A Roman tribune is given the task of finding the body of Jesus, several days after Christ’s followers begin claiming He rose from the dead. It’s a story that entertains and inspires, even if it’s historical fiction. The film stars Joseph Fiennes as the tribune and is rated PG-13 for biblical violence, including some disturbing images.

The Passion of the Christ (2004)

The story of Jesus’ final days on Earth is recounted in this classic faith film directed by Mel Gibson. It’s not for the squeamish, as Christ’s brutal death is portrayed in excruciating detail. Actor Jim Caviezel plays Jesus. It raked in $370 million and remains the highest-grossing faith movie of all time. Rated R for sequences of graphic violence.

Do You Believe? (2015)

The lives of a dozen strangers intersect as they are forced to examine what they believe about God. It is among the most power evangelist movies I’ve seen and was made by the same team behind God’s Not Dead, although it was much better than that surprising hit. It stars several well-known actors and actresses, including Sean Astin and Mira Sorvino.
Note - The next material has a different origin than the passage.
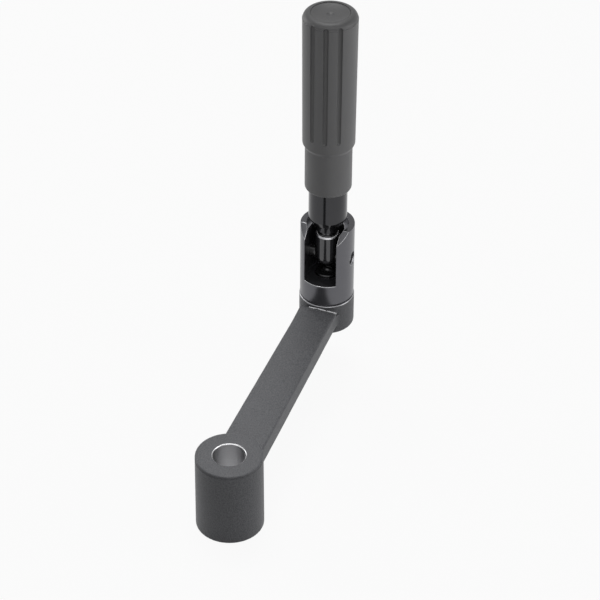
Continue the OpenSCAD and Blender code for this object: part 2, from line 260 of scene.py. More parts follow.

Rated PG-13 for thematic elements, an accident sequence and some violence.

I’m Not Ashamed (2016)

Teenager Rachel Joy Scott grows in her faith and learns to take a stand for Christ at her high school, where she is killed in the infamous Columbine shooting. The movie, though, is not gory, as the shooting scene lasts only a few seconds. Rated PG-13 for thematic material, teen drinking and smoking, disturbing violent content and some suggestive situations.